▶ Supplied data

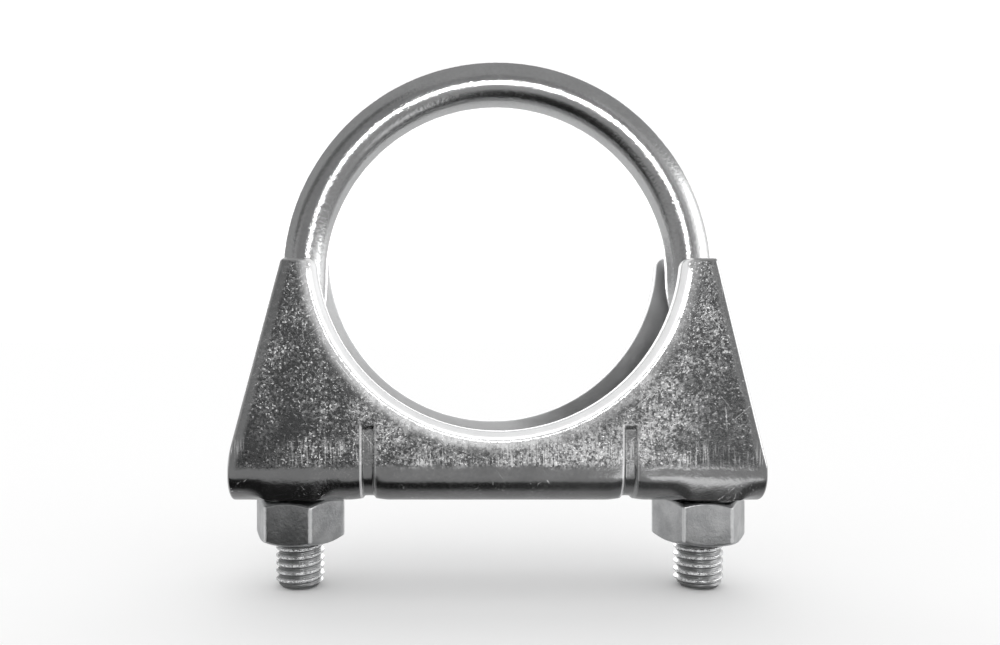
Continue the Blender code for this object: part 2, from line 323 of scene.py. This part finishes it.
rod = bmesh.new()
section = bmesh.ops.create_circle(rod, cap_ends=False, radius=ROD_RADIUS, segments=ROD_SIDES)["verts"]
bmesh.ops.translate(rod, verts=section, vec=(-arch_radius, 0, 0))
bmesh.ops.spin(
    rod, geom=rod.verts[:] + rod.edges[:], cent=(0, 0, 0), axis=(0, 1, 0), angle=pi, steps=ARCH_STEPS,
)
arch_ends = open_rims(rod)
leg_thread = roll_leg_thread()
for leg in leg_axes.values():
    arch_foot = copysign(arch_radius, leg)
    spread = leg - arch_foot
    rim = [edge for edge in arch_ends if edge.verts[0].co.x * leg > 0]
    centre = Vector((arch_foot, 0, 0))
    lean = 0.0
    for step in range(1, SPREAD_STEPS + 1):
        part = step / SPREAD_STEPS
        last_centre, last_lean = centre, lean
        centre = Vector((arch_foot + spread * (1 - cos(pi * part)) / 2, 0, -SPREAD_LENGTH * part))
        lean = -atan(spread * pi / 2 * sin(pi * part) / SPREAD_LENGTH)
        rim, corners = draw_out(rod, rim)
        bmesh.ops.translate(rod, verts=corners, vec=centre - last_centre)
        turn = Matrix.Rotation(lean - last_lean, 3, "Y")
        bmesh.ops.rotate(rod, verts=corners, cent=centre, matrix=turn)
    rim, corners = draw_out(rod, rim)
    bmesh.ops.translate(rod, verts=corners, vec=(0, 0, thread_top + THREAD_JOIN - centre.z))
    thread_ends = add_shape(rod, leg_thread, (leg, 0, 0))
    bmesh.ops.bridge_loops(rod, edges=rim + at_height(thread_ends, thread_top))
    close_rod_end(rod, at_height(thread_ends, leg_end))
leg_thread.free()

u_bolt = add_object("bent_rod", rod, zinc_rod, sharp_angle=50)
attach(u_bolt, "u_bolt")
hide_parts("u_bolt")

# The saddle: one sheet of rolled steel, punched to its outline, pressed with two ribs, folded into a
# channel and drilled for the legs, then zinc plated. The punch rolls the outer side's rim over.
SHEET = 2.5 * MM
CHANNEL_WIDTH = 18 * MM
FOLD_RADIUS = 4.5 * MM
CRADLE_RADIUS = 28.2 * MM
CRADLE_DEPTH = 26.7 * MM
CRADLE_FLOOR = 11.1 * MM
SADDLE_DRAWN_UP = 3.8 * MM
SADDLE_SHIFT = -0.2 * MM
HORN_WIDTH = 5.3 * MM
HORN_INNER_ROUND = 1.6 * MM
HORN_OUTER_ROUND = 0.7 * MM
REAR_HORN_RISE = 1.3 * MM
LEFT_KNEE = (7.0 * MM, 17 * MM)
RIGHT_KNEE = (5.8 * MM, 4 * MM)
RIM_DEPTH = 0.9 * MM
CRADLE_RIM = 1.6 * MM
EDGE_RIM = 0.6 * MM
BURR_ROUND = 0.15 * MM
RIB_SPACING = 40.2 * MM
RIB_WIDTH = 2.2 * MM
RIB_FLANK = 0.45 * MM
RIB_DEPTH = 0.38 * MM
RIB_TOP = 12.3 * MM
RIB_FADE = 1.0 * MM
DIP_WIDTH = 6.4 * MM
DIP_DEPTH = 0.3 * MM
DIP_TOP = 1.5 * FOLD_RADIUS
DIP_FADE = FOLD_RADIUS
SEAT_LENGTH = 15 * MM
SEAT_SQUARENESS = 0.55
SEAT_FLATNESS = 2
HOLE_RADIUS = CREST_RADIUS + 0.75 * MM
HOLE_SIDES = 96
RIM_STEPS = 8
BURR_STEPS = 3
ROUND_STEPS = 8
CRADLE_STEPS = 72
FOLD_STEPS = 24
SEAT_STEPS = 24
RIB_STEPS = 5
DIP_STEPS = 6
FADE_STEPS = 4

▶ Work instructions
Output the listing above word for word.

▶ Exercise solution
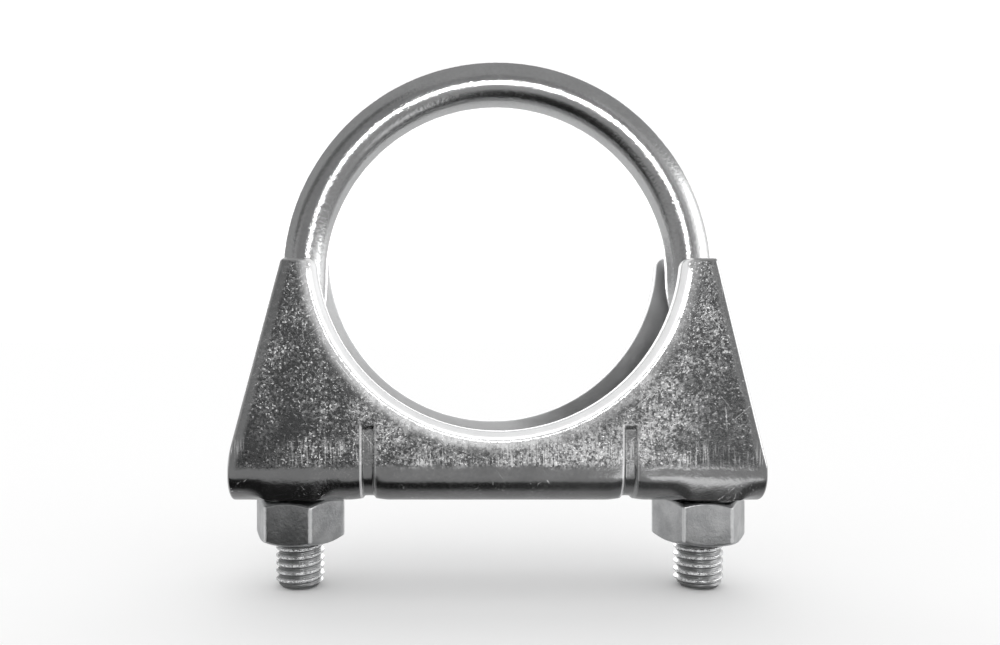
Continue the Blender code for this object: part 2, from line 323 of scene.py. This part finishes it.
rod = bmesh.new()
section = bmesh.ops.create_circle(rod, cap_ends=False, radius=ROD_RADIUS, segments=ROD_SIDES)["verts"]
bmesh.ops.translate(rod, verts=section, vec=(-arch_radius, 0, 0))
bmesh.ops.spin(
    rod, geom=rod.verts[:] + rod.edges[:], cent=(0, 0, 0), axis=(0, 1, 0), angle=pi, steps=ARCH_STEPS,
)
arch_ends = open_rims(rod)
leg_thread = roll_leg_thread()
for leg in leg_axes.values():
    arch_foot = copysign(arch_radius, leg)
    spread = leg - arch_foot
    rim = [edge for edge in arch_ends if edge.verts[0].co.x * leg > 0]
    centre = Vector((arch_foot, 0, 0))
    lean = 0.0
    for step in range(1, SPREAD_STEPS + 1):
        part = step / SPREAD_STEPS
        last_centre, last_lean = centre, lean
        centre = Vector((arch_foot + spread * (1 - cos(pi * part)) / 2, 0, -SPREAD_LENGTH * part))
        lean = -atan(spread * pi / 2 * sin(pi * part) / SPREAD_LENGTH)
        rim, corners = draw_out(rod, rim)
        bmesh.ops.translate(rod, verts=corners, vec=centre - last_centre)
        turn = Matrix.Rotation(lean - last_lean, 3, "Y")
        bmesh.ops.rotate(rod, verts=corners, cent=centre, matrix=turn)
    rim, corners = draw_out(rod, rim)
    bmesh.ops.translate(rod, verts=corners, vec=(0, 0, thread_top + THREAD_JOIN - centre.z))
    thread_ends = add_shape(rod, leg_thread, (leg, 0, 0))
    bmesh.ops.bridge_loops(rod, edges=rim + at_height(thread_ends, thread_top))
    close_rod_end(rod, at_height(thread_ends, leg_end))
leg_thread.free()

u_bolt = add_object("bent_rod", rod, zinc_rod, sharp_angle=50)
attach(u_bolt, "u_bolt")
hide_parts("u_bolt")

# The saddle: one sheet of rolled steel, punched to its outline, pressed with two ribs, folded into a
# channel and drilled for the legs, then zinc plated. The punch rolls the outer side's rim over.
SHEET = 2.5 * MM
CHANNEL_WIDTH = 18 * MM
FOLD_RADIUS = 4.5 * MM
CRADLE_RADIUS = 28.2 * MM
CRADLE_DEPTH = 26.7 * MM
CRADLE_FLOOR = 11.1 * MM
SADDLE_DRAWN_UP = 3.8 * MM
SADDLE_SHIFT = -0.2 * MM
HORN_WIDTH = 5.3 * MM
HORN_INNER_ROUND = 1.6 * MM
HORN_OUTER_ROUND = 0.7 * MM
REAR_HORN_RISE = 1.3 * MM
LEFT_KNEE = (7.0 * MM, 17 * MM)
RIGHT_KNEE = (5.8 * MM, 4 * MM)
RIM_DEPTH = 0.9 * MM
CRADLE_RIM = 1.6 * MM
EDGE_RIM = 0.6 * MM
BURR_ROUND = 0.15 * MM
RIB_SPACING = 40.2 * MM
RIB_WIDTH = 2.2 * MM
RIB_FLANK = 0.45 * MM
RIB_DEPTH = 0.38 * MM
RIB_TOP = 12.3 * MM
RIB_FADE = 1.0 * MM
DIP_WIDTH = 6.4 * MM
DIP_DEPTH = 0.3 * MM
DIP_TOP = 1.5 * FOLD_RADIUS
DIP_FADE = FOLD_RADIUS
SEAT_LENGTH = 15 * MM
SEAT_SQUARENESS = 0.55
SEAT_FLATNESS = 2
HOLE_RADIUS = CREST_RADIUS + 0.75 * MM
HOLE_SIDES = 96
RIM_STEPS = 8
BURR_STEPS = 3
ROUND_STEPS = 8
CRADLE_STEPS = 72
FOLD_STEPS = 24
SEAT_STEPS = 24
RIB_STEPS = 5
DIP_STEPS = 6
FADE_STEPS = 4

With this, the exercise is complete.